Despite the transition from military dictatorship to democracy in Brazil, there remains a discrepancy between formal principles of the state the actualities of democracy in practice. The effects of skin color exemplify this fact, often perpetuating the inequalities that universal citizenship claimed to remove. Within Brazil, a large proportion of the population still lack basic citizenship rights, such as access to education. As a result, new forms of citizenship are developing independent of state control, like the situation in the favelas.
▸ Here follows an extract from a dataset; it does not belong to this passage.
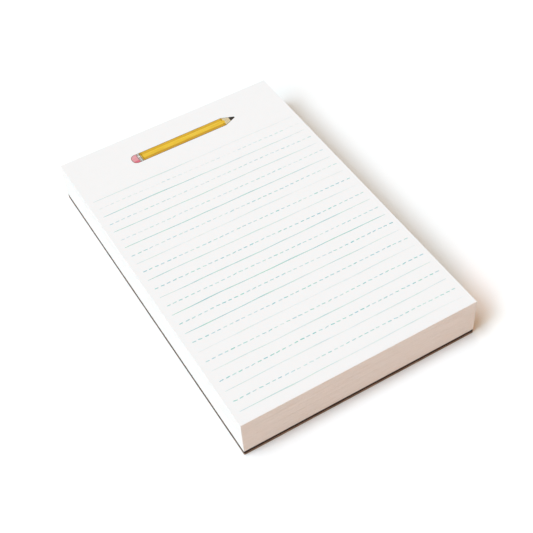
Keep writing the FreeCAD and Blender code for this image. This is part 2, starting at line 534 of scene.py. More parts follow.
@dataclass(frozen=True)
class PaddingCompound(Finish):
    """White padding glue, brushed on and dried: a rubbery satin film with soft dabs and drag."""

    name: str = "padding_compound"
    colour: str = "#EAE9E5"
    thin_colour: str = "#E1DFD9"
    drag_spacing: float = 1.8
    drag_run: float = 40.0
    dab_spacing: float = 7.0
    dab_share: float = 0.3
    relief: float = 0.18
    roughness: float = 0.34
    thin_roughness: float = 0.54

    def surface(self, tree: bpy.types.NodeTree) -> Inputs:
        """Adds the dabs and the drag of the bristles, which thin the film.

        Args:
            tree: The material's node tree.

        Returns:
            What each input of the shader gets.
        """
        place = add_node(tree, "ShaderNodeTexCoord").outputs["Object"]
        across = per_length(self.drag_spacing)
        scale = (per_length(self.drag_run), across, across)
        stretch = add_node(tree, "ShaderNodeMapping", {"Vector": place, "Scale": scale})
        drag = add_node(
            tree,
            "ShaderNodeTexNoise",
            {"Vector": stretch.outputs["Vector"], "Scale": 1.0, "Detail": 2.0, "Distortion": 0.6},
        ).outputs["Fac"]
        dabs = add_node(
            tree,
            "ShaderNodeTexNoise",
            {"Vector": place, "Scale": per_length(self.dab_spacing), "Detail": 2.0, "Distortion": 1.0},
        ).outputs["Fac"]
        # The film is thick in the middle of a dab, and the bristles drag shallow valleys through it.
        body = add_node(
            tree, "ShaderNodeMath", {0: dabs, 1: self.dab_share, 2: drag}, operation="MULTIPLY_ADD"
        ).outputs["Value"]
        thinness = add_node(
            tree, "ShaderNodeMapRange", {"Value": body, "From Min": 0.78, "From Max": 0.48}
        ).outputs["Result"]
        colour = add_node(
            tree,
            "ShaderNodeMix",
            {MIX_FACTOR: thinness, MIX_A: linear(self.colour), MIX_B: linear(self.thin_colour)},
            data_type="RGBA",
        ).outputs[MIX_RESULT]
        gloss = add_node(
            tree,
            "ShaderNodeMapRange",
            {
                "Value": body,
                "From Min": 0.5,
                "From Max": 0.8,
                "To Min": self.thin_roughness,
                "To Max": self.roughness,
            },
        ).outputs["Result"]
        normal = add_node(
            tree, "ShaderNodeBump", {"Height": body, "Strength": 0.8, "Distance": self.relief * MM}
        ).outputs["Normal"]
        return {"Base Color": colour, "Roughness": gloss, "Normal": normal}


@dataclass(frozen=True)
class PrintedInk(Finish):
    """Matte offset ink on bond paper: flat colour that the paper's tooth breaks up, with no gloss."""

    name: str
    colour: str
    tone_colour: str
    paper_colour: str = "#ECEBEC"
    tooth: float = 0.04
    tooth_spacing: float = 0.5
    tone_run: float = 6.0
    tone_spacing: float = 0.9
    roughness: float = 0.85
    fades: bool = False

    def surface(self, tree: bpy.types.NodeTree) -> Inputs:
        """Adds the ink's two tones and the paper that shows through them.

        A fading ink takes its strength from its mesh's own attribute.

        Args:
            tree: The material's node tree.

        Returns:
            What each input of the shader gets.
        """
        place = add_node(tree, "ShaderNodeTexCoord").outputs["Object"]
        across = per_length(self.tone_spacing)
        scale = (per_length(self.tone_run), across, across)
        stretch = add_node(tree, "ShaderNodeMapping", {"Vector": place, "Scale": scale})
        tones = add_node(
            tree,
            "ShaderNodeTexNoise",
            {"Vector": stretch.outputs["Vector"], "Scale": 1.0, "Detail": 3.0},
        ).outputs["Fac"]
        tone = add_node(
            tree, "ShaderNodeMapRange", {"Value": tones, "From Min": 0.35, "From Max": 0.65}
        ).outputs["Result"]
        ink = add_node(
            tree,
            "ShaderNodeMix",
            {MIX_FACTOR: tone, MIX_A: linear(self.colour), MIX_B: linear(self.tone_colour)},
            data_type="RGBA",
        ).outputs[MIX_RESULT]
        grain = add_node(
            tree,
            "ShaderNodeTexNoise",
            {"Vector": place, "Scale": per_length(self.tooth_spacing), "Detail": 2.0},
        ).outputs["Fac"]
        cover = add_node(
            tree,
            "ShaderNodeMapRange",
            {
                "Value": grain,
                "From Min": 0.3,
                "From Max": 0.7,
                "To Min": 1.0,
                "To Max": 1.0 - self.tooth,
            },
        ).outputs["Result"]
        if self.fades:
            strength = add_node(tree, "ShaderNodeAttribute", attribute_name=INK_ATTRIBUTE)
            cover = add_node(
                tree, "ShaderNodeMath", {0: cover, 1: strength.outputs["Fac"]}, operation="MULTIPLY"
            ).outputs["Value"]
        colour = add_node(
            tree,
            "ShaderNodeMix",
            {MIX_FACTOR: cover, MIX_A: linear(self.paper_colour), MIX_B: ink},
            data_type="RGBA",
        ).outputs[MIX_RESULT]
        return {"Base Color": colour, "Roughness": self.roughness, "Specular IOR Level": 0.3}


@dataclass(frozen=True)
class SweepPaper(Finish):
    """A roll of matte white studio paper that runs out under the pad."""

    name: str = "studio_sweep"
    colour: str = "#FBFBFB"
    roughness: float = 0.95

    def surface(self, tree: bpy.types.NodeTree) -> Inputs:
        """Gives the sweep its plain colour, with no nodes of its own."""
        return {
            "Base Color": linear(self.colour),
            "Roughness": self.roughness,
            "Specular IOR Level": 0.2,
        }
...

There is a growing social, political, economic and spatial exclusion of people living in informal urban settlements like favelas. As the state withdraws from providing social services from these areas, family and social networks step in and fill the gap. This caused a growing informalization of political activity among these groups, whereby these citizens identify their participation in the local community as the core feature of citizenship. They have moved them away from the national discourse of rights-based democratic practices as their definition of citizenship, towards one expressed through specific forms of community participation.

===Indians===
Since the time of European colonization, Indians have been marginalized spatially, politically, and economically. During the colonial period, the policy towards Indians was to exterminate them or to contain them in church settlements. From the establishment of the republic on, the state has actively pursued a policy aimed at assimilating these native groups, and integrating them into Brazilian society.